The formula to calculate the new weighted average price per share of the series (WAa) would be the following:
WAa = [(PPSa x PMS) + (PPSb x NS)] / (PMS + NS)
PPSa = Price per share of the series (1)
PMS = Number of shares in the pre-money (that is, before the down round)
PPSb= Price per share of the series (2)
NS = New shares of the series (2) issued in the down round
Although this type of clause is one of the most common, there are many investors and entrepreneurs who consider it to be a clause that complicates operations and may involve high legal costs.
2. Full ratchet:
The full ratchet formula is much simpler than the weighted average price formula.

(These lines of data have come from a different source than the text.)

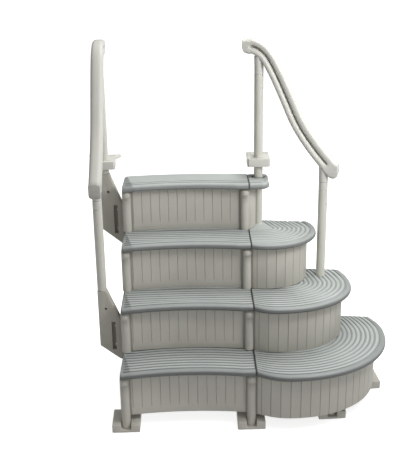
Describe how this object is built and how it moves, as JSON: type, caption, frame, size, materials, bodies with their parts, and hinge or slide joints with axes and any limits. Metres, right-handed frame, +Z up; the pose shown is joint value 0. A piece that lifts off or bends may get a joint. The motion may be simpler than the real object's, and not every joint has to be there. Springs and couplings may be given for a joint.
{
  "type": "pool handrail",
  "caption": "Curved pool entry steps with a fan-shaped add-on, and a tubular-post handrail with a deck flange on each side.",
  "frame": {"origin": "on the pool floor, at the underside of the centre front foot, below the axis of the bottom centre column", "axes": "+Z up; -Y is the front, where a swimmer steps on; +X is the add-on's side, to the swimmer's right when climbing"},
  "size_m": [1.588, 0.878, 1.8796],
  "materials": {
    "tread_plastic": "matt grey-green moulded plastic with raised anti-slip ridges",
    "warm_plastic": "matt warm grey moulded plastic",
    "rail_plastic": "light warm grey moulded plastic with a soft sheen",
    "tube_plastic": "light warm grey plastic tube",
    "bracket_plastic": "darker grey-brown moulded plastic",
    "steel": "plain stainless steel"
  },
  "bodies": {
    "steps": {"tread_left_1": "tread_plastic", "riser_left_1": "warm_plastic", "tread_right_1": "tread_plastic", "riser_right_1": "warm_plastic", "column_left_1": "warm_plastic", "column_centre_1": "warm_plastic", "tread_left_2": "tread_plastic", "riser_left_2": "warm_plastic", "tread_right_2": "tread_plastic", "riser_right_2": "warm_plastic", "column_left_2": "warm_plastic", "column_centre_2": "warm_plastic", "tread_left_3": "tread_plastic", "riser_left_3": "warm_plastic", "tread_right_3": "tread_plastic", "riser_right_3": "warm_plastic", "column_left_3": "warm_plastic", "column_centre_3": "warm_plastic", "tread_left_4": "tread_plastic", "riser_left_4": "warm_plastic", "tread_right_4": "tread_plastic", "riser_right_4": "warm_plastic", "column_left_4": "warm_plastic", "column_centre_4": "warm_plastic", "foot_front_left": "warm_plastic", "foot_front_centre": "warm_plastic", "foot_mid_right": "warm_plastic", "foot_corner_right": "warm_plastic", "foot_rear_left": "warm_plastic", "foot_rear_centre": "warm_plastic", "leg_mid_right": "warm_plastic", "leg_corner_right": "warm_plastic", "side_frame_left": "warm_plastic", "side_frame_centre": "warm_plastic", "side_frame_addon": "warm_plastic", "post_socket_right": "warm_plastic", "handrail_left": "rail_plastic", "post_upper_left": "tube_plastic", "post_lower_left": "tube_plastic", "handrail_right": "rail_plastic", "post_upper_right": "tube_plastic", "post_lower_right": "tube_plastic", "bracket_upper": "bracket_plastic", "bracket_bolt_upper_1": "steel", "bracket_bolt_upper_2": "steel", "bracket_lower": "bracket_plastic", "bracket_bolt_lower_1": "steel", "bracket_bolt_lower_2": "steel"},
    "deck_flange_left_body": {"deck_flange_left": "rail_plastic"},
    "deck_flange_right_body": {"deck_flange_right": "rail_plastic"},
    "snap_button_upper_left_body": {"snap_button_upper_left": "steel"},
    "snap_button_lower_left_body": {"snap_button_lower_left": "steel"},
    "snap_button_upper_right_body": {"snap_button_upper_right": "steel"},
    "snap_button_lower_right_body": {"snap_button_lower_right": "steel"}
  },
  "joints": [
    {"name": "deck_flange_left_slide", "type": "slide", "parent": "steps", "child": "deck_flange_left_body", "axis": [0, 0, 1], "range_m": [-0.016, 0.136]},
    {"name": "deck_flange_right_slide", "type": "slide", "parent": "steps", "child": "deck_flange_right_body", "axis": [0, 0, 1], "range_m": [-0.016, 0.136]},
    {"name": "snap_button_upper_left_press", "type": "slide", "parent": "steps", "child": "snap_button_upper_left_body", "axis": [0.3381, 0.9411, 0], "range_m": [0, 0.007], "stiffness_N_per_m": 1500},
    {"name": "snap_button_lower_left_press", "type": "slide", "parent": "steps", "child": "snap_button_lower_left_body", "axis": [0.3381, 0.9411, 0], "range_m": [0, 0.007], "stiffness_N_per_m": 1500},
    {"name": "snap_button_upper_right_press", "type": "slide", "parent": "steps", "child": "snap_button_upper_right_body", "axis": [-0.7955, 0.606, 0], "range_m": [0, 0.007], "stiffness_N_per_m": 1500},
    {"name": "snap_button_lower_right_press", "type": "slide", "parent": "steps", "child": "snap_button_lower_right_body", "axis": [-0.7955, 0.606, 0], "range_m": [0, 0.007], "stiffness_N_per_m": 1500}
  ]
}
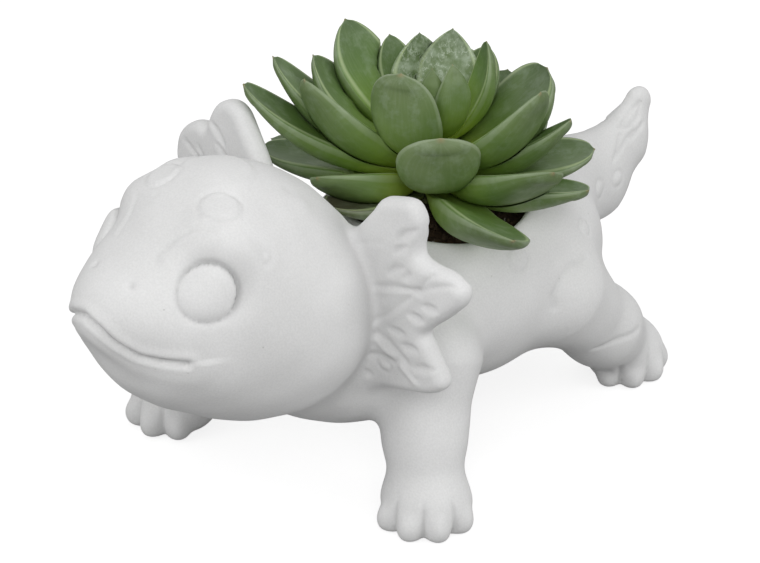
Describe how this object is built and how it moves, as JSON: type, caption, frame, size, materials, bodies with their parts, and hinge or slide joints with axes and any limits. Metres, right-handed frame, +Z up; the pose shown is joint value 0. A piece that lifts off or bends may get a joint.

It is a more protective formula for the investor but perhaps too aggressive for the company.
According to the NVCA’s model term sheet, full ratchet anti-dilution means that during a down round, “the conversion price [of preferred shares from the previous round] will be reduced to the price at which the new shares are issued.”
The full-ratchet mechanism is the most protective formula for the investor, but also the most dilutive for ordinary shareholders (among which are the founders), since it involves the free delivery of a greater number of shares.
3. Pay to play:
Sometimes the mechanisms referred to in the previous sections are combined with what is called the pay to play in favor of the company. In other words, the investor will only be able to enjoy his anti-dilution right if he continues to participate in the new rounds, usually setting quantitative limits.
To this clause you can add a section that is generally known as anti-dilution exclusions. Obviously, from the perspective of the company (and the employer), more exceptions are better, among them would be assumptions in which the clause would not apply can be added.
Anti-dilution provisions are almost always part of funding, so understanding the nuances and knowing what to negotiate is an important part of the entrepreneur’s toolkit. We recommend that you don’t get hung up on trying to eliminate anti-dilution provisions, but instead focus on (a) minimizing their impact and (b) creating value for your business after funding so they never come into play
Anti-dilution clauses provide investors with a very effective mechanism to minimize the negative impact that funding rounds at lower valuations may imply on their investment. The determination of the specific clause to use will depend to a great extent on each assumption and, in particular, on the initial valuation and the capital structure of the company.